E aquilo que os grandes proprietários não podiam comprar, podiam combater, e assim o exército romano, inicialmente movido pela defesa de Roma e o ideal republicano, tornou-se numa formidável máquina de abrir novos mercados aos produtos romanos. Brecht, como grande escritor que era, sabia que a ironia era a melhor ferramenta para exprimir a força das suas angústias, e por isso conta a história da mulher que chorava o filho morto na guerra ao mesmo tempo que a sua cunhada chorava porque os generais dessa mesma guerra já não lhe compravam abastecimentos para o exército, mostrando-nos assim uma família — uma sociedade — destroçada ao mesmo tempo pela guerra e pela paz.
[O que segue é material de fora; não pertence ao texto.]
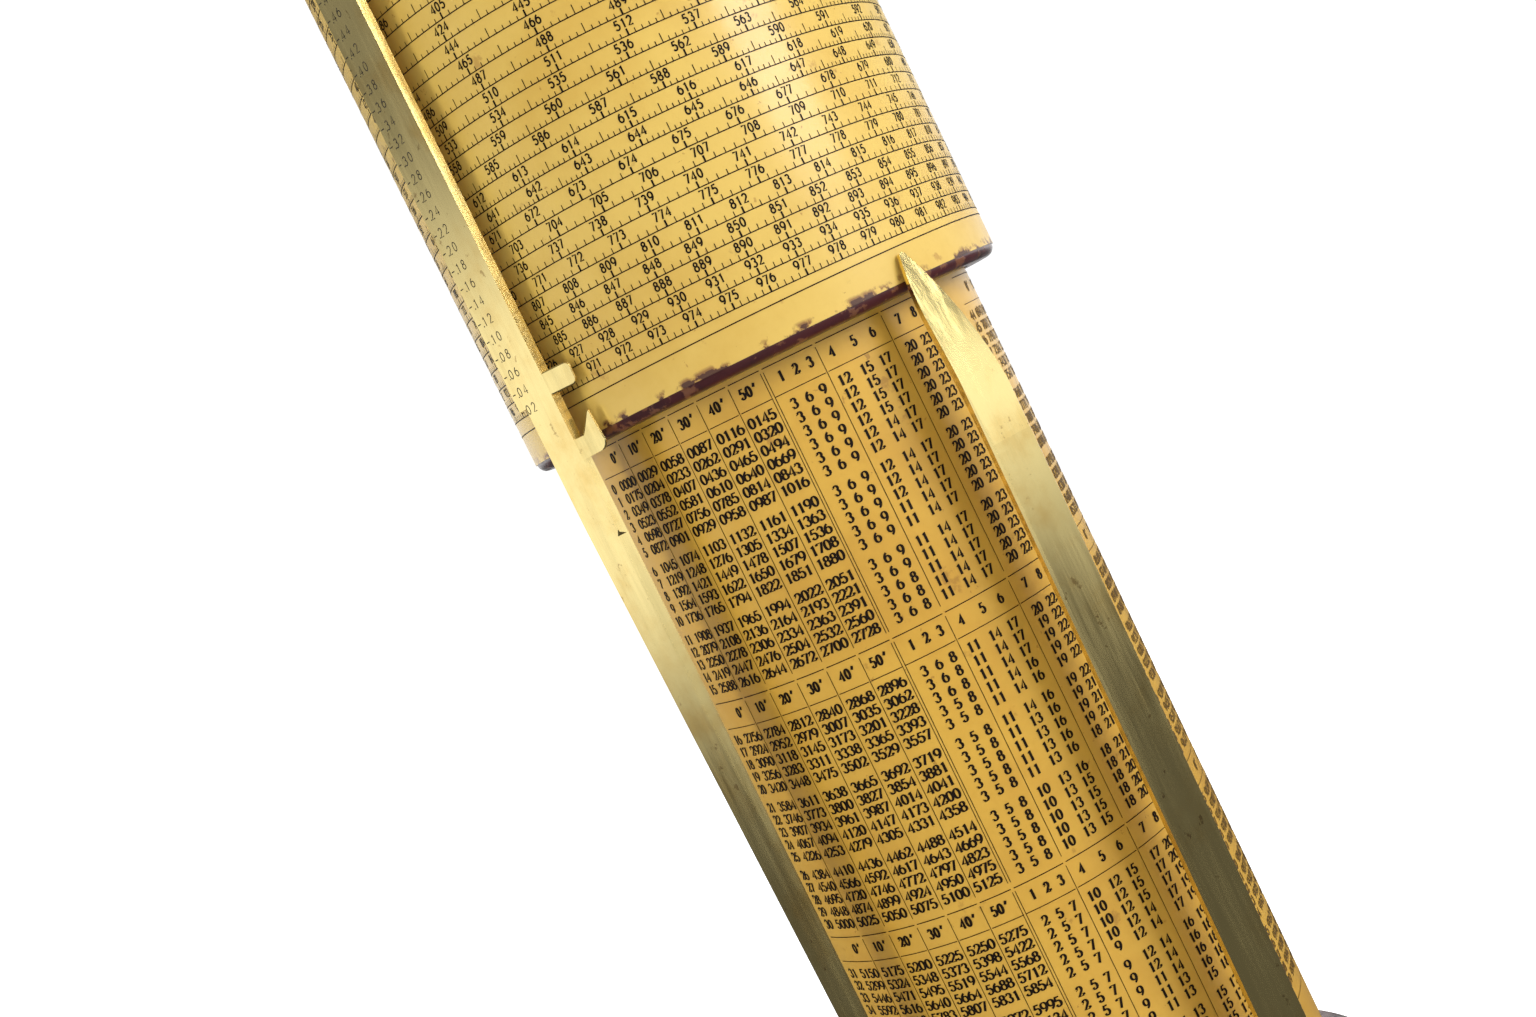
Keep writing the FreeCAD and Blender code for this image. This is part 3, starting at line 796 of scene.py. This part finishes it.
def turned_steel():
    """Steel with the turning marks round the axis."""
    dark, bright = (0.30, 0.30, 0.31), (0.55, 0.55, 0.56)
    steel = Finish("turned_steel")
    turned = steel.group(scratches, place=steel.stretched(6), Size=1200)
    steel.link(steel.blend(turned.outputs[0], dark, bright), steel.shader.inputs["Base Color"])
    steel.link(steel.map(turned.outputs[0], 0.25, 0.5), steel.shader.inputs["Roughness"])
    steel.set(Metallic=1.0)
    return steel.material


FLOOR_GLOW_AROUND, FLOOR_GLOW_SEEN = 0.12, 0.75
FLOOR_REACH = 12.0
FLOOR_GAP = 0.0002


def floor_paint():
    """Plain pale floor; its glow lifts it to the brightness of the backdrop."""
    pale, paler = (0.90, 0.90, 0.90), (0.93, 0.93, 0.93)
    floor = Finish("pale_floor")
    cloud = floor.group(blotches, Size=3, Cover=0.5, Edge=0.4)
    floor.link(floor.blend(cloud.outputs[0], paler, pale), floor.shader.inputs["Base Color"])
    floor.set(Roughness=0.7, Emission_Color=WHITE)
    path = floor.node("ShaderNodeLightPath")
    glow = floor.map(path.outputs["Is Camera Ray"], FLOOR_GLOW_AROUND, FLOOR_GLOW_SEEN)
    floor.link(glow, floor.shader.inputs["Emission Strength"])
    return floor.material


def lay_floor():
    mesh = bpy.data.meshes.new("floor")
    corners = [(x * FLOOR_REACH, y * FLOOR_REACH, 0) for x, y in ((-1, -1), (1, -1), (1, 1), (-1, 1))]
    mesh.from_pydata(corners, [], [(0, 1, 2, 3)])
    mesh.materials.append(floor_paint())
    floor = bpy.data.objects.new("floor", mesh)
    bpy.context.scene.collection.objects.link(floor)
    floor.location.z = cad_box[0].z - FLOOR_GAP
    floor.visible_glossy = False


def give(node, material):
    """A CAD node takes a finish."""
    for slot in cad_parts[node].material_slots:
        slot.material = material


# ---------------------------------------------------------------- making it all

bpy.context.scene.view_settings.view_transform = "Standard"
place_camera()
studio_world()
soft_box("key", azimuth=289, height=0.52, distance=0.62, size=(0.28, 0.36), power=3.9)
soft_box("left", azimuth=172, height=0.40, distance=0.7, size=(0.16, 0.5), power=1.9, shines=False)
soft_box("front", azimuth=225, height=0.75, distance=1.0, size=(0.5, 0.5), power=1.0, shines=False)
soft_box("back", azimuth=50, height=0.7, distance=1.0, size=(0.6, 0.6), power=4)
lay_floor()

scale_print_paper = varnished_paper("scale_paper_varnish", light=(0.66, 0.45, 0.10),
                                    deep=(0.56, 0.34, 0.055), stain=(0.34, 0.16, 0.03),
                                    worn_end=scale_paper_low.z / 1000)
table_print_paper = varnished_paper("table_paper_varnish", light=(0.60, 0.35, 0.045),
                                    deep=(0.48, 0.25, 0.025), stain=(0.26, 0.11, 0.018))
inner_print_paper = varnished_paper("inner_paper_varnish", light=(0.64, 0.42, 0.10),
                                    deep=(0.54, 0.31, 0.055), stain=(0.30, 0.13, 0.02))
ink = printing_ink("printing_ink", dark=(0.010, 0.005, 0.002), faded=(0.055, 0.027, 0.006), fade=0.35)
pale_ink = printing_ink("sun_faded_ink", dark=(0.12, 0.065, 0.014), faded=(0.24, 0.13, 0.025), fade=0.7)
brass = polished_brass()
lacquer = red_lacquer()
wood = mahogany()
felt = felt_cloth()
steel = turned_steel()
engraving = dark_engraving()

for node in ("handle_grip", "handle_flange", "top_cap"):
    give(node, wood)
for node in ("stand_socket", "holder_brads", "fixed_pointer", "pointer_screws", "cap_brads", "index_bar",
             "upper_index", "lower_index", "reading_tongue", "bar_screws"):
    give(node, brass)
for node in ("holder_lining", "scale_lining_lower", "scale_lining_upper", "inner_lining"):
    give(node, felt)
for node in ("holder_tube", "scale_tube", "inner_tube"):
    give(node, lacquer)
give("core_screw", steel)
give("holder_paper", table_print_paper)
give("scale_paper", scale_print_paper)
give("inner_paper", inner_print_paper)

line, ticks = print_spiral()
add_print("spiral_line", line, ink, "scale_cylinder")
add_print("spiral_graduations", ticks, ink, "scale_cylinder")
for first in (100, 400, 700):
    numbers = print_scale_numbers(first, first + 300)
    add_print("spiral_numbers_%d" % first, numbers, ink, "scale_cylinder")

# Three tables stand side by side round the holder, each a third of a turn from the last.
for label, third, first_degree, value, difference, print_ink in (
        ("low_sines", 0, 0, sine, sine_step, ink),
        ("high_sines", 1, 44, sine, sine_step, pale_ink),
        ("tangents", 2, 0, tangent, tangent_step, pale_ink)):
    figures, rules = print_table(TABLE_AZIMUTH + third * TURN / 3, first_degree, value, difference)
    add_print(label + "_figures", figures, print_ink, "holder")
    add_print(label + "_rules", rules, print_ink, "holder")

add_print("bar_engraving", engrave_bar(), engraving, "index_tube")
Procurando denunciar o cinismo e os interesses da política, escapou a Brecht que muitas decisões políticas são também determinadas pelo formalismo institucional e pela histeria do momento, mas o autor alemão escrevia sobre o César antigo pensando no seu tempo e na irresistível ascensão do partido nazi, tal como é inevitável que Gonçalo Amorim tenha encenado a vida de Roma a pensar no Portugal de hoje, preso entre uma muralha claustrofóbica e as ruínas da miséria. E entre a paz e a guerra, entre a muralha e a ruína, impera o desespero que perpassa em cada palavra desta obra de Brecht.